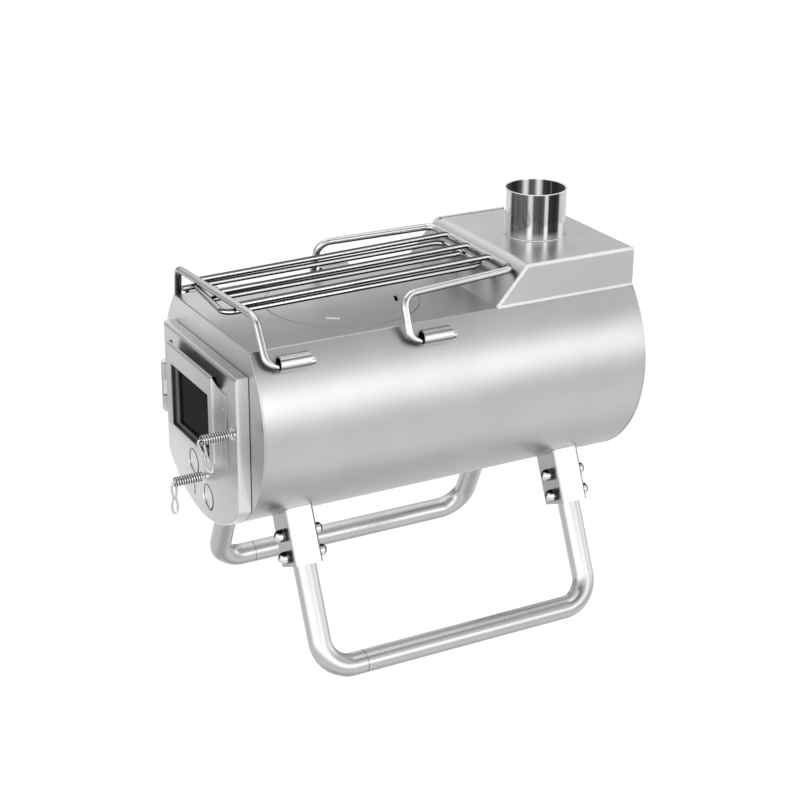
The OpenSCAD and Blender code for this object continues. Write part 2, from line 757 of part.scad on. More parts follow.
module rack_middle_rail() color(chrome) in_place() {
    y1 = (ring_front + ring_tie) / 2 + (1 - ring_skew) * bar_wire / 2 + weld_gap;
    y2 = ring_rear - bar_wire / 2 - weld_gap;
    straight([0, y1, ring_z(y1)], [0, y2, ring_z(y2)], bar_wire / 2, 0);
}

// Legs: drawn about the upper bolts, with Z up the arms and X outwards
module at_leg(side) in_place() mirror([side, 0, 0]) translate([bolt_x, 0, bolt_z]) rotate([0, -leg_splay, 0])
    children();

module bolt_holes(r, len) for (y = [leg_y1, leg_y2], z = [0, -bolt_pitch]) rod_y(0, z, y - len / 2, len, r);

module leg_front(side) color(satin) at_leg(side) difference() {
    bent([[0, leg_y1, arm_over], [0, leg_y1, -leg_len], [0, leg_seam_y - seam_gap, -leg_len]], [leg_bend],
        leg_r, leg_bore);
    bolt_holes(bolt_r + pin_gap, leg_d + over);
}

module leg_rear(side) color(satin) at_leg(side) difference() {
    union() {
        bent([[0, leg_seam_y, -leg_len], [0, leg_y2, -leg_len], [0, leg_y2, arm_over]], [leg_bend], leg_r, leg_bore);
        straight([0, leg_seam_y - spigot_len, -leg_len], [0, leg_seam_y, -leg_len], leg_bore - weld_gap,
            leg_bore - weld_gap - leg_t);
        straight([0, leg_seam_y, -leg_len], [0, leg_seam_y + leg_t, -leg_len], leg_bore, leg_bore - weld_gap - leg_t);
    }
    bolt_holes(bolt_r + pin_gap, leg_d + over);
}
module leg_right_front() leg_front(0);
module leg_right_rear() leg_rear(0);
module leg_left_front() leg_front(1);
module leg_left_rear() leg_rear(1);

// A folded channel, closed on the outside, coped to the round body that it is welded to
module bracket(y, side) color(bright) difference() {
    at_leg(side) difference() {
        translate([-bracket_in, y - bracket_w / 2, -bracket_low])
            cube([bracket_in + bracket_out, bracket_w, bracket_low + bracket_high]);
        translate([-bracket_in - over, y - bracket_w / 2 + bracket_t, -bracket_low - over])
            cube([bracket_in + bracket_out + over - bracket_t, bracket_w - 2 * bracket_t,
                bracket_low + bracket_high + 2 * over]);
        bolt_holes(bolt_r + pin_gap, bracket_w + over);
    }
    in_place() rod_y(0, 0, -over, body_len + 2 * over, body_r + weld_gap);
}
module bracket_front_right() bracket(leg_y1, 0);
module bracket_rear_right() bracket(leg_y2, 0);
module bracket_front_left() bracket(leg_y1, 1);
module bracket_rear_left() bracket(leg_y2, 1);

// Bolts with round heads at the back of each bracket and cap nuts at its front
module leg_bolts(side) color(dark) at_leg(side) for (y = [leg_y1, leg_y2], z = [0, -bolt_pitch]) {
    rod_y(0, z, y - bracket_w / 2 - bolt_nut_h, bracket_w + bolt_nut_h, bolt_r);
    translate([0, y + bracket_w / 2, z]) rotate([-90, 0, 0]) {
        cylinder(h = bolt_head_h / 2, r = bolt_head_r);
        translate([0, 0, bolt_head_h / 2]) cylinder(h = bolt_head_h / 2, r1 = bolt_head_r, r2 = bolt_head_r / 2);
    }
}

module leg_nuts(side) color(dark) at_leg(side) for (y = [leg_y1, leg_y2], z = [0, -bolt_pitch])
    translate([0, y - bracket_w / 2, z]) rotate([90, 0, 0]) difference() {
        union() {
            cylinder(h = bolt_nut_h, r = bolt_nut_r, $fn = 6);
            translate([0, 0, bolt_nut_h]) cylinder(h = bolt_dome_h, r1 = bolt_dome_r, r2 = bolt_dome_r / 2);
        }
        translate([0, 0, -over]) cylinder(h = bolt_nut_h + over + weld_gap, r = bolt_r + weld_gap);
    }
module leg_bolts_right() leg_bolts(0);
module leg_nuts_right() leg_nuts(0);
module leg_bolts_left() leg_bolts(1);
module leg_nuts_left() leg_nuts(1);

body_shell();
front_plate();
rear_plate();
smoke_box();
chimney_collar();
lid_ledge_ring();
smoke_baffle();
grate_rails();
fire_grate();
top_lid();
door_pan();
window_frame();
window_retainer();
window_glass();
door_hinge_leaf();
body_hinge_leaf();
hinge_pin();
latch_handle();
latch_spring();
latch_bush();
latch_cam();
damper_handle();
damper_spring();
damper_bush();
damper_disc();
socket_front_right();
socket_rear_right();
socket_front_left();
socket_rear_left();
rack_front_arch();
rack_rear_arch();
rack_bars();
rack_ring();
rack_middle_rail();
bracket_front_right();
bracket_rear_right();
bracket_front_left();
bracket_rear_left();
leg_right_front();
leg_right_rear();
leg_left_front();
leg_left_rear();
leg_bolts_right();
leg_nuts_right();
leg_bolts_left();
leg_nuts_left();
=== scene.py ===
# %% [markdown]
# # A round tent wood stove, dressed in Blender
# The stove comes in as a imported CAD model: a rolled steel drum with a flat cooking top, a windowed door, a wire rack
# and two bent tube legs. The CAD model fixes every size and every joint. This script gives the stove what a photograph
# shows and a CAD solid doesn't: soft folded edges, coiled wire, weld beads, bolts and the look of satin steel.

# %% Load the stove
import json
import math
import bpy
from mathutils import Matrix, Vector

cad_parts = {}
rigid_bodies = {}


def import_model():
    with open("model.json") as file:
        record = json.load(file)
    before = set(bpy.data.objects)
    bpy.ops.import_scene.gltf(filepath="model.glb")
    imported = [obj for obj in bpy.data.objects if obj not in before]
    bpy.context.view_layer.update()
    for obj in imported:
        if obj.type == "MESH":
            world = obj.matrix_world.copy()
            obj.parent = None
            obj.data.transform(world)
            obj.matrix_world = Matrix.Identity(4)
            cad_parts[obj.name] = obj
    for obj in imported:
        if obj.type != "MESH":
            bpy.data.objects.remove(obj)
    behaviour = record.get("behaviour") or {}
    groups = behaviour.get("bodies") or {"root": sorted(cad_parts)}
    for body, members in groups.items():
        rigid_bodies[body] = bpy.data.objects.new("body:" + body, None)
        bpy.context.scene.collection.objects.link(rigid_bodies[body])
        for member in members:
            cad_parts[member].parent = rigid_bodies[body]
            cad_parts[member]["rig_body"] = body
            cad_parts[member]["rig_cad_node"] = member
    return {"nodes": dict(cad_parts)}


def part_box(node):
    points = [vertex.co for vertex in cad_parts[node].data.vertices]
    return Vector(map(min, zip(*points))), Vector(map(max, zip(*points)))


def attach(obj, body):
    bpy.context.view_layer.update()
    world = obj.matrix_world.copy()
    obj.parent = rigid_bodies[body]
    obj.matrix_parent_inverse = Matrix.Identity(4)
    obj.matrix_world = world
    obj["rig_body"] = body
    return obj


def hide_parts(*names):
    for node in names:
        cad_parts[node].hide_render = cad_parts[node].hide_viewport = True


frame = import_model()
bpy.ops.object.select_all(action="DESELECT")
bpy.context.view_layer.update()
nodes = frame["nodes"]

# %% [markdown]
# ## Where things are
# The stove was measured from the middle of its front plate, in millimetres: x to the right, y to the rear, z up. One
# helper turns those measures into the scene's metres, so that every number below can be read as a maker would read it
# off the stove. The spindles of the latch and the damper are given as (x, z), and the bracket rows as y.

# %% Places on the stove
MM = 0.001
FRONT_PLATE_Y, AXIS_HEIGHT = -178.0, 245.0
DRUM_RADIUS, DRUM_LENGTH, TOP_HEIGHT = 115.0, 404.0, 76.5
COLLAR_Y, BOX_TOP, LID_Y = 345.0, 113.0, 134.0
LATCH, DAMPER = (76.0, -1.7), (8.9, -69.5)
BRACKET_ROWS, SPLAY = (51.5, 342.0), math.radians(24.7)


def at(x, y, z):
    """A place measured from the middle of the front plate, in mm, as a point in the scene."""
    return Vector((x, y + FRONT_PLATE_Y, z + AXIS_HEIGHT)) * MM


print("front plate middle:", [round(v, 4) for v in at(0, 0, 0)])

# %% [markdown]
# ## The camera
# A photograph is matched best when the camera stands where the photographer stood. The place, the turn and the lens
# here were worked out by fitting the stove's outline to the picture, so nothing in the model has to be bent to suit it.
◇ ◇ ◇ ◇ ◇
* **REQUIREMENTS**:
Return nothing but the lines from the first line of the listing through the line with "module leg_left_rear() leg_rear(1);", please, keeping every one of them unchanged.

* **EXERCISE SOLUTION**:
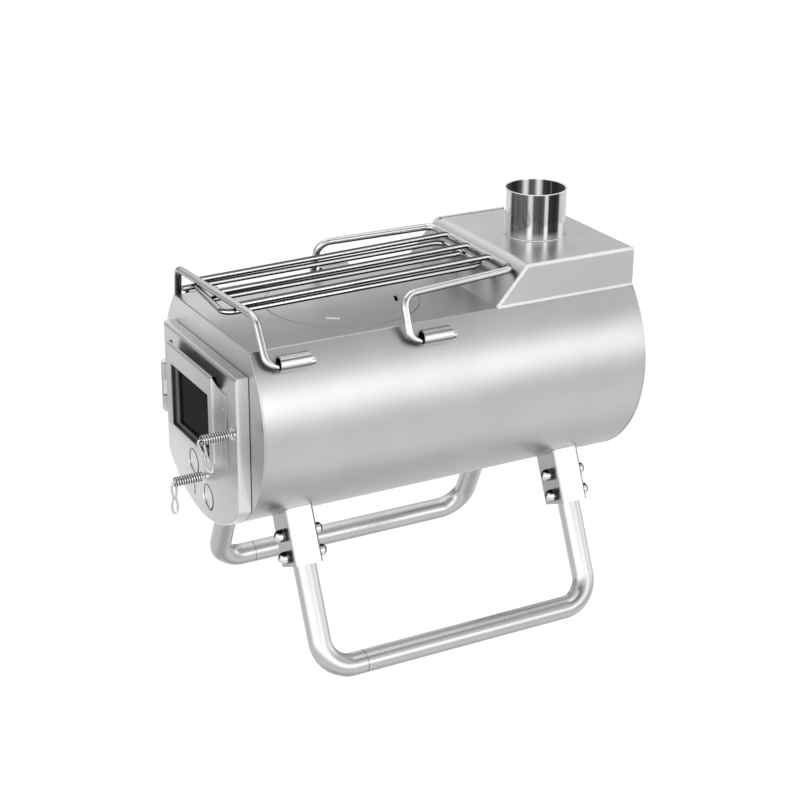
The OpenSCAD and Blender code for this object continues. Write part 2, from line 757 of part.scad on. More parts follow.
module rack_middle_rail() color(chrome) in_place() {
    y1 = (ring_front + ring_tie) / 2 + (1 - ring_skew) * bar_wire / 2 + weld_gap;
    y2 = ring_rear - bar_wire / 2 - weld_gap;
    straight([0, y1, ring_z(y1)], [0, y2, ring_z(y2)], bar_wire / 2, 0);
}

// Legs: drawn about the upper bolts, with Z up the arms and X outwards
module at_leg(side) in_place() mirror([side, 0, 0]) translate([bolt_x, 0, bolt_z]) rotate([0, -leg_splay, 0])
    children();

module bolt_holes(r, len) for (y = [leg_y1, leg_y2], z = [0, -bolt_pitch]) rod_y(0, z, y - len / 2, len, r);

module leg_front(side) color(satin) at_leg(side) difference() {
    bent([[0, leg_y1, arm_over], [0, leg_y1, -leg_len], [0, leg_seam_y - seam_gap, -leg_len]], [leg_bend],
        leg_r, leg_bore);
    bolt_holes(bolt_r + pin_gap, leg_d + over);
}

module leg_rear(side) color(satin) at_leg(side) difference() {
    union() {
        bent([[0, leg_seam_y, -leg_len], [0, leg_y2, -leg_len], [0, leg_y2, arm_over]], [leg_bend], leg_r, leg_bore);
        straight([0, leg_seam_y - spigot_len, -leg_len], [0, leg_seam_y, -leg_len], leg_bore - weld_gap,
            leg_bore - weld_gap - leg_t);
        straight([0, leg_seam_y, -leg_len], [0, leg_seam_y + leg_t, -leg_len], leg_bore, leg_bore - weld_gap - leg_t);
    }
    bolt_holes(bolt_r + pin_gap, leg_d + over);
}
module leg_right_front() leg_front(0);
module leg_right_rear() leg_rear(0);
module leg_left_front() leg_front(1);
module leg_left_rear() leg_rear(1);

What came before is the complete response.